Again, nothing general enough to roll back in but nice ideas if you are doing a custom implementation.

Collapse
Posted by Caroline Meeks on
I have also found fs_order_files to be very slow and I only have about 350 files. I did a quick fix by only updating rows where the sort key or depth actually change. Time went from 11 seconds to 1 for the test cases I ran.

ns_log warning "entering fs_order at [ns_time]"
    set ordering_query "select file_id, fs_level_gen(file_id,1) as the_level, s
ort_key as old_sort_key, depth as old_depth
                          from fs_files
                         order by fs_connect_by(file_id), file_title"

    set order_depth_list [database_to_tcl_list_list $db $ordering_query]
    set sort_key 1
    set changed_count 0

    foreach id_depth $order_depth_list {
        set id [lindex $id_depth 0]
        set depth [expr [lindex $id_depth 1]-1]
        set old_sort_key [lindex $id_depth 2]
        set old_depth [lindex $id_depth 3]
        if {$old_sort_key != $sort_key || $old_depth != $depth} {
            incr changed_count
            ns_db dml $db "update fs_files set sort_key=$sort_key, depth=$depth
 where file_id=$id"
        }
        incr sort_key
    }
    ns_log warning "Done with fs_order at [ns_time] changed $changed_count files out of a total of $sort_key"
Collapse
Posted by Andrew Grumet on
At the risk of posting out-of-path, I'll mention a recent experience with a production site that runs on classic ACS4. We have about 100,000 acs_objects in our system and this caused the main file-storage page to become quite slow. As expected, the cost was due to the row permission query ("does the user have permission to read this directory and file?"). Our optimization was to force the permission query to run after reducing the number of rows with the other parts of the WHERE clase. I've posted further detail to the OpenACS4 design forum. The thread is here: https://openacs.org/bboard/q-and-a-fetch-msg.tcl?msg_id=0003n5&topic_id=12&topic=OpenACS%204%2e0%20Design.
Collapse
Posted by Don Baccus on
Andrew ... I'm curious, have you experimented with the quicker permissions check function that the unified LASD provided us?

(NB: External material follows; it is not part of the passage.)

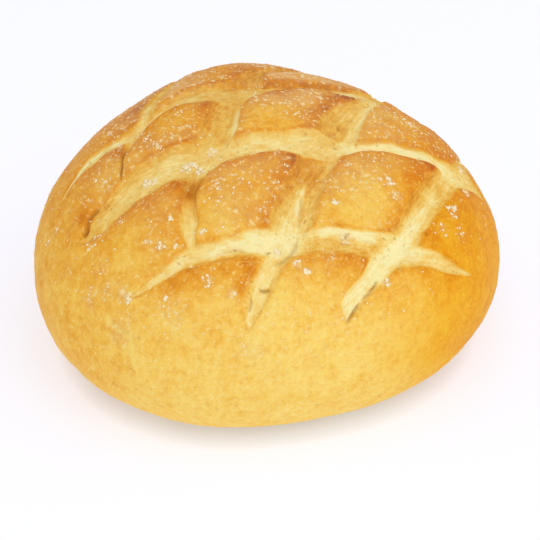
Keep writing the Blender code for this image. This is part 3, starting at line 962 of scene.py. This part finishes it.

Minimizing the calls to permission_p is undoubtably important, of course, but I think we've sped up the permissions checking considerably from ACS 4 classic.  A best-of-both-worlds scenario with file-storage, I should hope.

We should also just get rid of the file sort key in the postgres version.  We already have the tree_sortkey and it's sufficient and it's already being maintained by triggers on the content repository. fs_order_files could be a NOP for the PG version.

Collapse
Posted by Andrew Grumet on
Minimizing the calls to permission_p is undoubtably important, of course, but I think we've sped up the permissions checking considerably from ACS 4 classic.
Yep, we rolled the improved version in a month or two ago and saw some nice improvements. Thanks to the folks who did the tuning!
Collapse
Posted by Caroline Meeks on
Glad to hear you guys don't have this problem in 4x!

I check to see if this bug was in ACES or ACS3.5 and it turns out that Eric Cholankeril wrote a PLSQL funtion (see packages/file-storage/file-storage.sql) that does the entire sort inside the database which is probably a better solution then my quick fix.  If I find my quicky solution doesn't give me the performance I need I'll translate it for Postgres.